Она была встречена сочувственно и сделалась вскоре одной из любимейших пьес. Об этом свидетельствуют современники. Леонард Диггес в приведенном выше стихотворении восхваляет ее сценический успех в сравнении с римскими драмами Бена Джонсона. Там сказано: «Когда должен был показаться Цезарь, и когда Брут и Кассий в горячем споре выступали на сцену, как увлечены были тогда слушатели, и в каком восторженном настроении выходили они из театра! Зато в какой-нибудь другой день они не могли вынести ни одной строки из скучного, хотя так тщательно разработанного «Каталины» Бена Джонсона».
Ученые радовались веянию Древнего Рима, несшегося к ним навстречу из этих сцен, простолюдин же сидел глубоко заинтересованный и наслаждался сильными происшествиями драмы и ее величественными характерами. Одна строфа в поэме Джона Уивера «Зерцало мучеников, или Жизнь и смерть сэра Джона Олдкэстля, рыцаря лорда Кобгема» говорит следующее: «Многоголовая толпа была увлечена речью Брута о том, что Цезарь был честолюбив, но когда красноречивый Марк Антоний выставил на вид его добродетели, кто же тогда был порочен, как не Брут!»
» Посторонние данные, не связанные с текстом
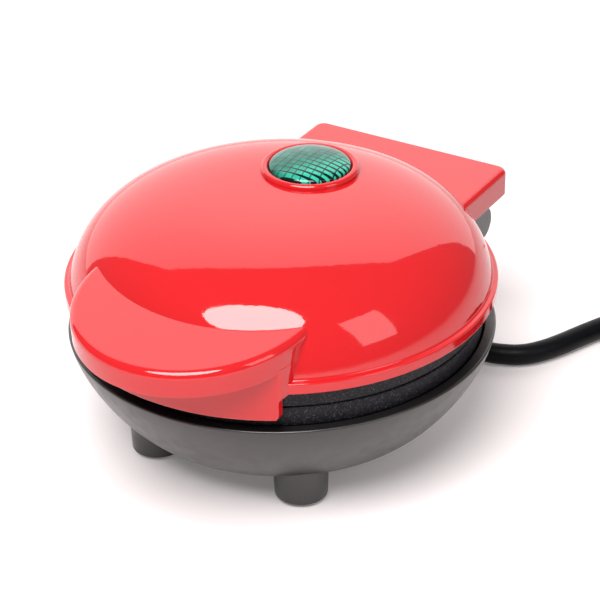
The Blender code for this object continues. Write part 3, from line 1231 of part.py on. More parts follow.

О Юлии Цезаре было, конечно, написано много драм — они упоминаются в «Schoole of Abuse» Госсона от 1579 г., в «The Third Blatt of Retraite from Plaies» от 1580 г., в дневнике Генсло за 1594 и 1602 год, в «Mirror of Policie» 1598 г. и т. д. — но ни к одной из сохранившихся не подходят слова Уивера. Поэтому вряд ли можно сомневаться в том, что они относятся к драме Шекспира, а так как стихотворение появилось в печати в 1601 г., то это в то же время дает нам решающую точку опоры для определения даты «Юлия Цезаря». По всей вероятности, пьеса был написана и поставлена на сцене в том же году. Уивер говорит, положим, в своем посвящении, что его поэма была уже окончена «около двух лет тому назад», но если даже это и правда, то вышеприведенные строки весьма легко можно было вставить задним числом. Ранее 1601 г. «Юлий Цезарь» едва ли мог возникнуть по многим причинам; с одной стороны, 1599 и 1600 годы слишком уж заполнены работой, чтобы могло еще остаться место для этой обширной трагедии, с другой — внутренние свидетельства говорят в пользу того, что пьеса должна была быть написана в непрерывной связи с «Гамлетом», представляющим такое поразительное сходство с ней по стилю.